### INFORMATION SHOWN:

((

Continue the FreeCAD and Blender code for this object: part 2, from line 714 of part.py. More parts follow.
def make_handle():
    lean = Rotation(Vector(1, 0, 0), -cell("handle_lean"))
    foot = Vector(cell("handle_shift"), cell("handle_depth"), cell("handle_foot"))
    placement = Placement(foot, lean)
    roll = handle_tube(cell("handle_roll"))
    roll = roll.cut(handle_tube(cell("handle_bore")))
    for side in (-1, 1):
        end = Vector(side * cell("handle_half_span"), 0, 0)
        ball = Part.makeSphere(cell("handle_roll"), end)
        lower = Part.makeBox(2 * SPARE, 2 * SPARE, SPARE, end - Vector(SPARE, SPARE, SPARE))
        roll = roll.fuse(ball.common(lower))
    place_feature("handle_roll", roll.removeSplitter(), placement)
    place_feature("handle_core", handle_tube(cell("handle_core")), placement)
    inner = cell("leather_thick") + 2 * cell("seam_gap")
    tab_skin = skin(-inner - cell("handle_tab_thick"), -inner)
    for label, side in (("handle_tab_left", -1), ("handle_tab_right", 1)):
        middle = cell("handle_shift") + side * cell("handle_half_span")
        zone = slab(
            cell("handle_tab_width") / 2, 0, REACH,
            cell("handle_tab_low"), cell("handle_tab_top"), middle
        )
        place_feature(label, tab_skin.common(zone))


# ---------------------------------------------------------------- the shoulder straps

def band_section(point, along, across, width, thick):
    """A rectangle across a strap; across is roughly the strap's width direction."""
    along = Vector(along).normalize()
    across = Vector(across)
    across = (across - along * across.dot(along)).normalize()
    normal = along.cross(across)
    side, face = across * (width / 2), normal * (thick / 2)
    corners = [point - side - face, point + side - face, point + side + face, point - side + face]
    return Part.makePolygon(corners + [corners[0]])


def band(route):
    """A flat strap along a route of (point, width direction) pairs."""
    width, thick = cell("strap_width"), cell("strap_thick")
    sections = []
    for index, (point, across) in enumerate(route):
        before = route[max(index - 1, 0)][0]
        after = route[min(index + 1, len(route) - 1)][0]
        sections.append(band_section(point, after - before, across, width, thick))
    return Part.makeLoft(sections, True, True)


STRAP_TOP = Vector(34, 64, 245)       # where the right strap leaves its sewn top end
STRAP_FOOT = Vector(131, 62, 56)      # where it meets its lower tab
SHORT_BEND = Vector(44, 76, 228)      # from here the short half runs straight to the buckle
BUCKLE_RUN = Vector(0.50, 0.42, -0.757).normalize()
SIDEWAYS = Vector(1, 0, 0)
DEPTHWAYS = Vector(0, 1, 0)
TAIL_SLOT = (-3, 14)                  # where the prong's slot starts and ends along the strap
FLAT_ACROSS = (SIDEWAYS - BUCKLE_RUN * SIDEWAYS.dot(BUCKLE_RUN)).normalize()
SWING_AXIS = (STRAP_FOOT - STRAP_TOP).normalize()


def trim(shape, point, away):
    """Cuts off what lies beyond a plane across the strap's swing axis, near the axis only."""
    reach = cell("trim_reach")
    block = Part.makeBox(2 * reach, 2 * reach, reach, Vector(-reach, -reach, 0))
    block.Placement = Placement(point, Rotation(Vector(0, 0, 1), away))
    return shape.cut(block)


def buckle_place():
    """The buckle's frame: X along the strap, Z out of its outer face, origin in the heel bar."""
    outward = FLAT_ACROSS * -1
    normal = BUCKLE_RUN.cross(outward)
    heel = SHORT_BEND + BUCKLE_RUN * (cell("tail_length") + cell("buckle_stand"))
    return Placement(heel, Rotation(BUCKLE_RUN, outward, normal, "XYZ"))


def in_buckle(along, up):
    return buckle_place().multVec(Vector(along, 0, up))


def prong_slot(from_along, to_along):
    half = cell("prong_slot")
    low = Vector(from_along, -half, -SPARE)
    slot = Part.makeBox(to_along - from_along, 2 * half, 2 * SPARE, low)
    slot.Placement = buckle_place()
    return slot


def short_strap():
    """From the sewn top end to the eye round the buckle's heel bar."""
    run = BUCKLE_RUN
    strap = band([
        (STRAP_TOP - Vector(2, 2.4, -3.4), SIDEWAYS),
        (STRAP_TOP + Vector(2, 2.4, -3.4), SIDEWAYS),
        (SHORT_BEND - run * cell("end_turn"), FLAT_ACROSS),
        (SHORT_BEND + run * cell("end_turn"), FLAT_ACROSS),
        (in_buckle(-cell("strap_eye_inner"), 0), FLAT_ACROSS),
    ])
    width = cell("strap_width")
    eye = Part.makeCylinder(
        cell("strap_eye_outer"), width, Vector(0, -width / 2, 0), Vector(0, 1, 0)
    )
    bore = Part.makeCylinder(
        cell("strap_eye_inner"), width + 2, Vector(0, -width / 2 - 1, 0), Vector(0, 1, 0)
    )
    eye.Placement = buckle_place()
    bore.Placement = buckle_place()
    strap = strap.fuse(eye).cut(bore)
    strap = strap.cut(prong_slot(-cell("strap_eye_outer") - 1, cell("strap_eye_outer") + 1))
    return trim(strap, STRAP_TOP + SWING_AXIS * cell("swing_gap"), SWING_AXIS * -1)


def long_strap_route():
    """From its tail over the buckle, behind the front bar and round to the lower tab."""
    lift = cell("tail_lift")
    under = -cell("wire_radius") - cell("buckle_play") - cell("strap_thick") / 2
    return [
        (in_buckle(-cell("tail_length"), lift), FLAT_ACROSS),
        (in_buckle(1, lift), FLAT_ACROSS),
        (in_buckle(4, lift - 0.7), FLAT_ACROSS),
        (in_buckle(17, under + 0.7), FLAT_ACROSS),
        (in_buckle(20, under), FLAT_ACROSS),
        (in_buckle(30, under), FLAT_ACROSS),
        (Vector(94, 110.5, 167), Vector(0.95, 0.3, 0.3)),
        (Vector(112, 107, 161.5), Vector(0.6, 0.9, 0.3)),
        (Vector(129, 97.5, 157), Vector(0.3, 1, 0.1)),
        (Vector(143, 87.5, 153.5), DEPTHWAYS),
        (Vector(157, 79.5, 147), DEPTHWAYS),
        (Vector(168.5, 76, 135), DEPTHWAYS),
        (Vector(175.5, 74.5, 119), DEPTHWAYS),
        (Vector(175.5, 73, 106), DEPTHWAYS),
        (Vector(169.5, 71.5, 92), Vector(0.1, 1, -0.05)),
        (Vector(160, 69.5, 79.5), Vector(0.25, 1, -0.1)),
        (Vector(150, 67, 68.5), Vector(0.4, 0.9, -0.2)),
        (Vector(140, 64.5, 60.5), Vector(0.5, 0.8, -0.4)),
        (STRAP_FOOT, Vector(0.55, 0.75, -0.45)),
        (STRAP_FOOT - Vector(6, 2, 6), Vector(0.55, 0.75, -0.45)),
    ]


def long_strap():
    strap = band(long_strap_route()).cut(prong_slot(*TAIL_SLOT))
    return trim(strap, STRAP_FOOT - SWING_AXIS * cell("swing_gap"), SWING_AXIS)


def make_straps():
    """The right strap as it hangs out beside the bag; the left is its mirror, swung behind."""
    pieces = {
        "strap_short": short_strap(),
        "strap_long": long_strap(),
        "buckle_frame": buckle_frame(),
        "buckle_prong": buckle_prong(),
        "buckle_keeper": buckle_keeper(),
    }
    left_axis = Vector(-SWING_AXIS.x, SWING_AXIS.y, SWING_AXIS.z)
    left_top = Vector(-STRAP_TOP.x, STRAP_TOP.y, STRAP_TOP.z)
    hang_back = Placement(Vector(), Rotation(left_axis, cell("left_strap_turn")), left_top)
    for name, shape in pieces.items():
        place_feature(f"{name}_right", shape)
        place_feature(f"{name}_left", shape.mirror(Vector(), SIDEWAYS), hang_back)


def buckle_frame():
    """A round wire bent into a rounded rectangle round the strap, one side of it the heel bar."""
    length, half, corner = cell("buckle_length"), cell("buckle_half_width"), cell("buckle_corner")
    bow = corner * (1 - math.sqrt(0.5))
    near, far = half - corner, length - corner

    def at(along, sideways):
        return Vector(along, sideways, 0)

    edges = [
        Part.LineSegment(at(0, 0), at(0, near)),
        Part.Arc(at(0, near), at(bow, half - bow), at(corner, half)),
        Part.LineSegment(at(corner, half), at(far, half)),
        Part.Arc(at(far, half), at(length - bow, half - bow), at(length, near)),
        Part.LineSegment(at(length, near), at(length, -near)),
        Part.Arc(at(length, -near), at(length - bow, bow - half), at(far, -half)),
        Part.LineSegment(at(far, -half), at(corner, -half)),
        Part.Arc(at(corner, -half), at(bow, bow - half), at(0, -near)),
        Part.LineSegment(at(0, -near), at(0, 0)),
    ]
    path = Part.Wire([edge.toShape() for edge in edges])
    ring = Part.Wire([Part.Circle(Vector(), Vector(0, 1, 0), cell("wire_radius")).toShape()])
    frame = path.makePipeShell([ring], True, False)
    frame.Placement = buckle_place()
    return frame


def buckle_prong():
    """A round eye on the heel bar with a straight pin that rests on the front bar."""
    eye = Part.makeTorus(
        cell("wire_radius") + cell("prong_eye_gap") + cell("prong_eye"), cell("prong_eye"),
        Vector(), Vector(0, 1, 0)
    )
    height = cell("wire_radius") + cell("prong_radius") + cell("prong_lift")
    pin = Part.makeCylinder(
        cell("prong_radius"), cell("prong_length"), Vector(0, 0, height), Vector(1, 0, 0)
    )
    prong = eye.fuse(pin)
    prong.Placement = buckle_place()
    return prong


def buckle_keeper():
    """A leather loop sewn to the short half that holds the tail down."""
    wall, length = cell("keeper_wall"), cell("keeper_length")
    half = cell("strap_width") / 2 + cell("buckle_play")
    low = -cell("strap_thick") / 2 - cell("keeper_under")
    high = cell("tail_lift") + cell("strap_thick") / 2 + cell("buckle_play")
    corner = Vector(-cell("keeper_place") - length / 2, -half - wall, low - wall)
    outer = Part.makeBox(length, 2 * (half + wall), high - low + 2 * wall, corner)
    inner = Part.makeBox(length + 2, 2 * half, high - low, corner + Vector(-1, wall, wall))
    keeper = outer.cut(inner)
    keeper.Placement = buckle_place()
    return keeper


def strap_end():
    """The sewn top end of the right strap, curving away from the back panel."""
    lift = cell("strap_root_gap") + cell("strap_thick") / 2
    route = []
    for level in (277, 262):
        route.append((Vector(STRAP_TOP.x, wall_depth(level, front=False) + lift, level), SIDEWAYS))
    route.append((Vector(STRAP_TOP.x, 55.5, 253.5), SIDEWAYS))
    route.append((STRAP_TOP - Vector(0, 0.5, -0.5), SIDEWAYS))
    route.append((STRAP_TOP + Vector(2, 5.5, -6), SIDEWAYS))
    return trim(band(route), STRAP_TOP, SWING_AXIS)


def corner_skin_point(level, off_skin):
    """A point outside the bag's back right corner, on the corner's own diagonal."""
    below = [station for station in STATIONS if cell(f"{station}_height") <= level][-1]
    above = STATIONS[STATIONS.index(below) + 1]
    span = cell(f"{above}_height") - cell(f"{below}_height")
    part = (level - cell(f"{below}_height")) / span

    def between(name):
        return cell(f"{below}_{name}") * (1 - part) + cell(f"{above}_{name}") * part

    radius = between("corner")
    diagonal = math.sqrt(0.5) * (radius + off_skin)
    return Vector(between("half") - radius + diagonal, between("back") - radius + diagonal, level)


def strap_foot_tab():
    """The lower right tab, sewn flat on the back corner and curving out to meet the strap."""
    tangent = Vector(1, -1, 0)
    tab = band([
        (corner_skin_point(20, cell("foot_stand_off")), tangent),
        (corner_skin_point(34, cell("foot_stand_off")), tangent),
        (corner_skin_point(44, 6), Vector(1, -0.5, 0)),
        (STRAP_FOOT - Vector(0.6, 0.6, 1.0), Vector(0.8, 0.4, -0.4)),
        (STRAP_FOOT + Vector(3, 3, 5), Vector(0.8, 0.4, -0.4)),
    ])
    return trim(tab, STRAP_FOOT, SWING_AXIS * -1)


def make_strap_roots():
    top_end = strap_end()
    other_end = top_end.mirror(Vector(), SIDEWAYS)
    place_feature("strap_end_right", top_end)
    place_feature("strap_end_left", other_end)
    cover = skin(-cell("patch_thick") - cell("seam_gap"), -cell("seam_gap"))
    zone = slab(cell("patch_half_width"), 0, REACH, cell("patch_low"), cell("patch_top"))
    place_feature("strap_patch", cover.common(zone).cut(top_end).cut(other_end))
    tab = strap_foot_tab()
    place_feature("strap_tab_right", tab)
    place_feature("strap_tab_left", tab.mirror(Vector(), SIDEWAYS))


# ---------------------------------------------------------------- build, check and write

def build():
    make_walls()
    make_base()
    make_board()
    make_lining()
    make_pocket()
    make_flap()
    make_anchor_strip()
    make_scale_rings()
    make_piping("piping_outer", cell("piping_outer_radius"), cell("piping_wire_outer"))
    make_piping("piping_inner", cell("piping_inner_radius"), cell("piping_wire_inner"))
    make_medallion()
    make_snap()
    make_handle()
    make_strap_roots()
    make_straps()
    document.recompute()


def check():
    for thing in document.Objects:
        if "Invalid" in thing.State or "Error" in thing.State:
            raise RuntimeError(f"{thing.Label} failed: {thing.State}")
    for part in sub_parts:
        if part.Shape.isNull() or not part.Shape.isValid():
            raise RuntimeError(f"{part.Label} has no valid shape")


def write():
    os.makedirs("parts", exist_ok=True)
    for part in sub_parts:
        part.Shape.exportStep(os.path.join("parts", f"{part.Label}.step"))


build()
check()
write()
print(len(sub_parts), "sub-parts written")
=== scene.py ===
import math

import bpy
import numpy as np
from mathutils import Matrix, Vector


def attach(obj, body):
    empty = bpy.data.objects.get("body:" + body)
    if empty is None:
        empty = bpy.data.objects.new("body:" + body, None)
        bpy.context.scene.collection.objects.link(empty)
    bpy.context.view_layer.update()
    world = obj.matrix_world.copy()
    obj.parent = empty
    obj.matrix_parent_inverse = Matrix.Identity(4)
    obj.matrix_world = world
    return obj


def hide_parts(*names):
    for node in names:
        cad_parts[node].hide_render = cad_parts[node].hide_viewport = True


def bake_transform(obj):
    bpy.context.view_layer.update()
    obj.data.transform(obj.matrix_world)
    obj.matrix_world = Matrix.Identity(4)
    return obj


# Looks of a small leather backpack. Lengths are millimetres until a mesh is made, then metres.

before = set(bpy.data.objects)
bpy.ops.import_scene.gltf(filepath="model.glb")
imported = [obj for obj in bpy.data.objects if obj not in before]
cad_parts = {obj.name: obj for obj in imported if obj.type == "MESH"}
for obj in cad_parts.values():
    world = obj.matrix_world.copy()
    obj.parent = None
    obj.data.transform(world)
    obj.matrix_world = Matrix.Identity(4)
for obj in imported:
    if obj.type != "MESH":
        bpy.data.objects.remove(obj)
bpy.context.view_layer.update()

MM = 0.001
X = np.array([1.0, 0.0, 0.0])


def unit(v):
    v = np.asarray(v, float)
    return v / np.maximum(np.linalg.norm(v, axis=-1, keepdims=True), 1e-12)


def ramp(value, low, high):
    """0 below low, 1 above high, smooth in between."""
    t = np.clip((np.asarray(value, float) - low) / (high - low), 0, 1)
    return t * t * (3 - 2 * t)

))

### TASK STATEMENT:
Each line from the line containing "make_flap()" through the line containing "obj.data.transform(obj.matrix_world)" is to be transcribed exactly, and no other line.

### FINISHED ANSWER:
    make_flap()
    make_anchor_strip()
    make_scale_rings()
    make_piping("piping_outer", cell("piping_outer_radius"), cell("piping_wire_outer"))
    make_piping("piping_inner", cell("piping_inner_radius"), cell("piping_wire_inner"))
    make_medallion()
    make_snap()
    make_handle()
    make_strap_roots()
    make_straps()
    document.recompute()


def check():
    for thing in document.Objects:
        if "Invalid" in thing.State or "Error" in thing.State:
            raise RuntimeError(f"{thing.Label} failed: {thing.State}")
    for part in sub_parts:
        if part.Shape.isNull() or not part.Shape.isValid():
            raise RuntimeError(f"{part.Label} has no valid shape")


def write():
    os.makedirs("parts", exist_ok=True)
    for part in sub_parts:
        part.Shape.exportStep(os.path.join("parts", f"{part.Label}.step"))


build()
check()
write()
print(len(sub_parts), "sub-parts written")
=== scene.py ===
import math

import bpy
import numpy as np
from mathutils import Matrix, Vector


def attach(obj, body):
    empty = bpy.data.objects.get("body:" + body)
    if empty is None:
        empty = bpy.data.objects.new("body:" + body, None)
        bpy.context.scene.collection.objects.link(empty)
    bpy.context.view_layer.update()
    world = obj.matrix_world.copy()
    obj.parent = empty
    obj.matrix_parent_inverse = Matrix.Identity(4)
    obj.matrix_world = world
    return obj


def hide_parts(*names):
    for node in names:
        cad_parts[node].hide_render = cad_parts[node].hide_viewport = True


def bake_transform(obj):
    bpy.context.view_layer.update()
    obj.data.transform(obj.matrix_world)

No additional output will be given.